■ **REQUIREMENTS**: Please quote exactly the opening lines of the data, from the first line to the one where "LIP_FLARE = 18.0" appears.

── SUPPLIED INFORMATION ──

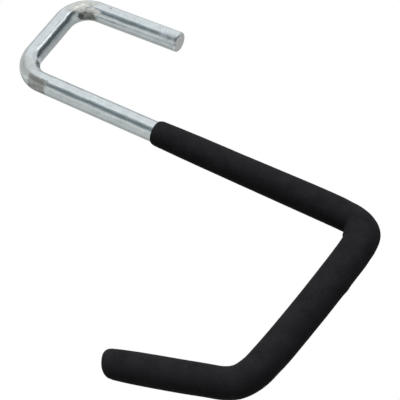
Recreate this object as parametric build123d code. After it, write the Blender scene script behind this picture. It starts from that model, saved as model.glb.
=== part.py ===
"""Rafter hook: a steel rod bent to hang over a rafter, its cradle dipped in vinyl.

Millimetres, +Z up, the whole bend in the XZ plane. The origin is the middle of
the saddle: the underside of the crossbar, halfway between shank and short arm,
where the hook sits on top of the rafter.
"""

import os
from math import atan2, cos, degrees, pi, radians, sin, tan

from build123d import *

# ---- rod ---------------------------------------------------------------
ROD_DIAMETER = 9.5
END_CHAMFER = 0.4             # edge break on both cut ends

# ---- top, which drops over the rafter ----------------------------------
SLOT_WIDTH = 38.5             # clear gap between short arm and shank
SHORT_ARM_LENGTH = 56.7       # from the front corner to the cut end
SHORT_ARM_SPREAD = 1.5        # degrees the short arm leans away from the shank
TOP_BEND_INSIDE = 7.75        # inside radius of both top bends

# ---- shank and cradle, between corner points on the rod's axis ---------
SHANK_LENGTH = 179.5          # rear corner to heel corner
HEEL_BEND_INSIDE = 5.5        # inside radius of the bend under the shank
ARM_LENGTH = 86.5             # heel corner to toe corner
ARM_RISE = 7.5                # degrees the arm climbs away from the shank
TOE_BEND_INSIDE = 14.75       # inside radius of the bend up to the lip
LIP_LENGTH = 53.3             # toe corner to the rod's covered end
LIP_FLARE = 18.0              # degrees the lip leans out from upright

# ---- vinyl coat over the lower part of the rod -------------------------
MOUTH_DROP = 74.6             # rear corner to the coat's mouth on the shank
MOUTH_ROUND = 3.0             # length over which the mouth rounds out of the rod
MOUTH_WALL = 1.15
FOOT_WALL = 1.65              # reached by a slow taper, just above the heel
FOOT_TAPER = 6.0              # length over which the coat then thickens for the cradle
CRADLE_WALL = 2.0             # round the heel, along the arm and round the toe
CRADLE_RUN_ON = 1.0           # how far that wall runs on past both bends
HEEL_FILL = 0.8               # how much wider the coat bends than the rod at the heel
LIP_TAPER = 5.0               # length over which the coat thins to the lip's wall
LIP_WALL = 1.5
TIP_WALL = 2.3                # over the rod's covered end
TIP_CROWN = 0.9               # how far the tip domes
TIP_ROUND = 3.6               # rounding between the lip's side and its tip
DRIP_PLACE = 29.8             # heel corner to the drip under the arm
DRIP_LENGTH = 7.0
DRIP_WIDTH = 4.4
DRIP_HEIGHT = 0.5             # how far the drip hangs below the coat

# ---- directions and corner points, worked out from the above -----------
ROD_RADIUS = ROD_DIAMETER / 2
HALF_SPAN = (SLOT_WIDTH + ROD_DIAMETER) / 2
SPREAD = radians(SHORT_ARM_SPREAD)
RISE = radians(ARM_RISE)
FLARE = radians(LIP_FLARE)

DOWN = Vector(0, 0, -1)
ALONG_ARM = Vector(-cos(RISE), 0, sin(RISE))
UNDER_ARM = Vector(-sin(RISE), 0, -cos(RISE))
UP_LIP = Vector(-sin(FLARE), 0, cos(FLARE))

FRONT_CORNER = Vector(HALF_SPAN, 0, ROD_RADIUS)
REAR_CORNER = Vector(-HALF_SPAN, 0, ROD_RADIUS)
FREE_END = FRONT_CORNER + Vector(sin(SPREAD), 0, -cos(SPREAD)) * SHORT_ARM_LENGTH
HEEL_CORNER = REAR_CORNER + DOWN * SHANK_LENGTH
TOE_CORNER = HEEL_CORNER + ALONG_ARM * ARM_LENGTH
COVERED_END = TOE_CORNER + UP_LIP * LIP_LENGTH

HEEL_TURN = pi / 2 + RISE
TOE_TURN = pi / 2 - RISE - FLARE
TOP_RADIUS = TOP_BEND_INSIDE + ROD_RADIUS
HEEL_RADIUS = HEEL_BEND_INSIDE + ROD_RADIUS
TOE_RADIUS = TOE_BEND_INSIDE + ROD_RADIUS

CRADLE_RADIUS = ROD_RADIUS + CRADLE_WALL
COAT_HEEL_RADIUS = HEEL_RADIUS + HEEL_FILL
SHANK_FOOT = HEEL_CORNER - DOWN * (COAT_HEEL_RADIUS * tan(HEEL_TURN / 2) + CRADLE_RUN_ON)
LIP_ROOT = TOE_CORNER + UP_LIP * (TOE_RADIUS * tan(TOE_TURN / 2) + CRADLE_RUN_ON)


def bent_rod():
    """The round bar, swept round its four bends, both cut edges broken."""
    corners = [FREE_END, FRONT_CORNER, REAR_CORNER, HEEL_CORNER, TOE_CORNER, COVERED_END]
    radii = [TOP_RADIUS, TOP_RADIUS, HEEL_RADIUS, TOE_RADIUS]
    route = FilletPolyline(*corners, radius=radii)
    cut_face = Plane(origin=route @ 0, z_dir=route % 0) * Circle(ROD_RADIUS)
    rod = sweep(cut_face, path=route)
    rims = [rod.faces().sort_by_distance(end)[0].edges() for end in (FREE_END, COVERED_END)]
    return chamfer(rims, END_CHAMFER)


def turned(half_profile, start, direction):
    """A closed radius-by-length profile, turned about one leg's own axis."""
    face = Plane.XZ * half_profile
    return Plane(origin=start, z_dir=direction) * revolve(face, axis=Axis.Z)


def shank_sleeve():
    """Coat on the shank: a rounded mouth, a slow taper, and its foot at the heel."""
    mouth_centre = REAR_CORNER + DOWN * MOUTH_DROP
    length = (SHANK_FOOT - mouth_centre).length
    swell = EllipticalCenterArc(
        (ROD_RADIUS, MOUTH_ROUND), MOUTH_WALL, MOUTH_ROUND, start_angle=270, arc_size=90
    )
    mouth = (ROD_RADIUS + MOUTH_WALL, MOUTH_ROUND)
    taper_end = (ROD_RADIUS + FOOT_WALL, length - FOOT_TAPER)
    foot = (CRADLE_RADIUS, length)
    sides = Polyline(mouth, taper_end, foot, (0, length), (0, 0), (ROD_RADIUS, 0))
    return turned(make_face(swell + sides), mouth_centre, DOWN)


def cradle_sleeve():
    """Coat round heel, arm and toe; bent wider than the rod, it fills the heel."""
    corners = [SHANK_FOOT, HEEL_CORNER, TOE_CORNER, LIP_ROOT]
    route = FilletPolyline(*corners, radius=[COAT_HEEL_RADIUS, TOE_RADIUS])
    return sweep(Plane(origin=SHANK_FOOT, z_dir=DOWN) * Circle(CRADLE_RADIUS), path=route)


def lip_sleeve():
    """Coat on the lip, closed over the rod's end by a low rounded dome."""
    length = (COVERED_END - LIP_ROOT).length + TIP_WALL
    side = ROD_RADIUS + LIP_WALL
    rim = (side, length - TIP_CROWN)
    dome_radius = (side**2 + TIP_CROWN**2) / (2 * TIP_CROWN)
    dome = RadiusArc(rim, (0, length), -dome_radius)
    sides = Polyline((0, length), (0, 0), (CRADLE_RADIUS, 0), (side, LIP_TAPER), rim)
    outline = make_face(dome + sides)
    corner = outline.vertices().sort_by_distance(rim)[0]
    return turned(fillet(corner, TIP_ROUND), LIP_ROOT, UP_LIP)


def drip():
    """The bead left hanging under the arm where the last of the dip ran off."""
    lowest = HEEL_CORNER + ALONG_ARM * DRIP_PLACE + UNDER_ARM * (CRADLE_RADIUS + DRIP_HEIGHT)
    bow = (DRIP_LENGTH**2 / 4 + DRIP_HEIGHT**2) / (2 * DRIP_HEIGHT)
    pivot = Axis(lowest - UNDER_ARM * bow, (0, 1, 0))
    half_turn = degrees(atan2(DRIP_LENGTH, bow))
    centre = lowest - UNDER_ARM * DRIP_WIDTH / 2
    bead = Plane(origin=centre, z_dir=ALONG_ARM) * Circle(DRIP_WIDTH / 2)
    return revolve(bead.rotate(pivot, -half_turn), axis=pivot, revolution_arc=2 * half_turn)


def dipped_coat(rod):
    """The vinyl skin: its outer form with the rod itself taken out of it."""
    return shank_sleeve() + cradle_sleeve() + lip_sleeve() + drip() - rod


steel_rod = bent_rod()
vinyl_coat = dipped_coat(steel_rod)

os.makedirs("parts", exist_ok=True)
export_step(steel_rod, "parts/steel_rod.step")
export_step(vinyl_coat, "parts/vinyl_coat.step")
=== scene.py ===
"""Rafter hook, dressed: a zinc plated rod, and the black vinyl its cradle was dipped in.

Metres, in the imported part's frame: +Z up, the whole bend in the XZ plane, and the
origin in the middle of the saddle, where the hook sits on top of the rafter.
"""

from math import atan2, cos, pi, radians, sin, sqrt, tan

import bmesh
import bpy
from mathutils import Matrix, Vector, noise


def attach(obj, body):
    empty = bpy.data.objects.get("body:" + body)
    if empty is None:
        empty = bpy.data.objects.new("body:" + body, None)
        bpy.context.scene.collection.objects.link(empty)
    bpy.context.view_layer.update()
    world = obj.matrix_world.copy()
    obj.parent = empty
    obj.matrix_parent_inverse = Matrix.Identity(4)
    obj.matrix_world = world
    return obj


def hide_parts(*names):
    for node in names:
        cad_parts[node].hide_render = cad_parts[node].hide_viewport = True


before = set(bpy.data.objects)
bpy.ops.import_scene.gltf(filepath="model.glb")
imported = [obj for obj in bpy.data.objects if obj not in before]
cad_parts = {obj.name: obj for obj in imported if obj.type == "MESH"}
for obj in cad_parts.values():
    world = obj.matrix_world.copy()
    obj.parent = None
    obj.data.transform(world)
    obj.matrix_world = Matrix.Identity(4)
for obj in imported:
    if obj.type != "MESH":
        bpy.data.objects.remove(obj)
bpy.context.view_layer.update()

MM = 0.001

# ---- rod -----------------------------------------------------------------
ROD_RADIUS = 4.75 * MM
END_CHAMFER = 0.4 * MM
HALF_SPAN = 24.0 * MM             # origin to the short arm's and to the shank's axis
SHORT_ARM_LENGTH = 56.7 * MM
SHORT_ARM_SPREAD = radians(1.5)
TOP_BEND = 12.5 * MM              # bend radii are those of the rod's axis
SHANK_LENGTH = 179.5 * MM
HEEL_BEND = 10.25 * MM
ARM_LENGTH = 86.5 * MM
ARM_RISE = radians(7.5)
TOE_BEND = 19.5 * MM
LIP_LENGTH = 53.3 * MM
LIP_FLARE = radians(18.0)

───

■ **THE SOLUTION**:
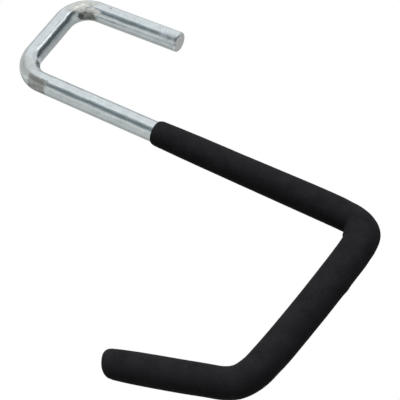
Recreate this object as parametric build123d code. After it, write the Blender scene script behind this picture. It starts from that model, saved as model.glb.
=== part.py ===
"""Rafter hook: a steel rod bent to hang over a rafter, its cradle dipped in vinyl.

Millimetres, +Z up, the whole bend in the XZ plane. The origin is the middle of
the saddle: the underside of the crossbar, halfway between shank and short arm,
where the hook sits on top of the rafter.
"""

import os
from math import atan2, cos, degrees, pi, radians, sin, tan

from build123d import *

# ---- rod ---------------------------------------------------------------
ROD_DIAMETER = 9.5
END_CHAMFER = 0.4             # edge break on both cut ends

# ---- top, which drops over the rafter ----------------------------------
SLOT_WIDTH = 38.5             # clear gap between short arm and shank
SHORT_ARM_LENGTH = 56.7       # from the front corner to the cut end
SHORT_ARM_SPREAD = 1.5        # degrees the short arm leans away from the shank
TOP_BEND_INSIDE = 7.75        # inside radius of both top bends

# ---- shank and cradle, between corner points on the rod's axis ---------
SHANK_LENGTH = 179.5          # rear corner to heel corner
HEEL_BEND_INSIDE = 5.5        # inside radius of the bend under the shank
ARM_LENGTH = 86.5             # heel corner to toe corner
ARM_RISE = 7.5                # degrees the arm climbs away from the shank
TOE_BEND_INSIDE = 14.75       # inside radius of the bend up to the lip
LIP_LENGTH = 53.3             # toe corner to the rod's covered end
LIP_FLARE = 18.0              # degrees the lip leans out from upright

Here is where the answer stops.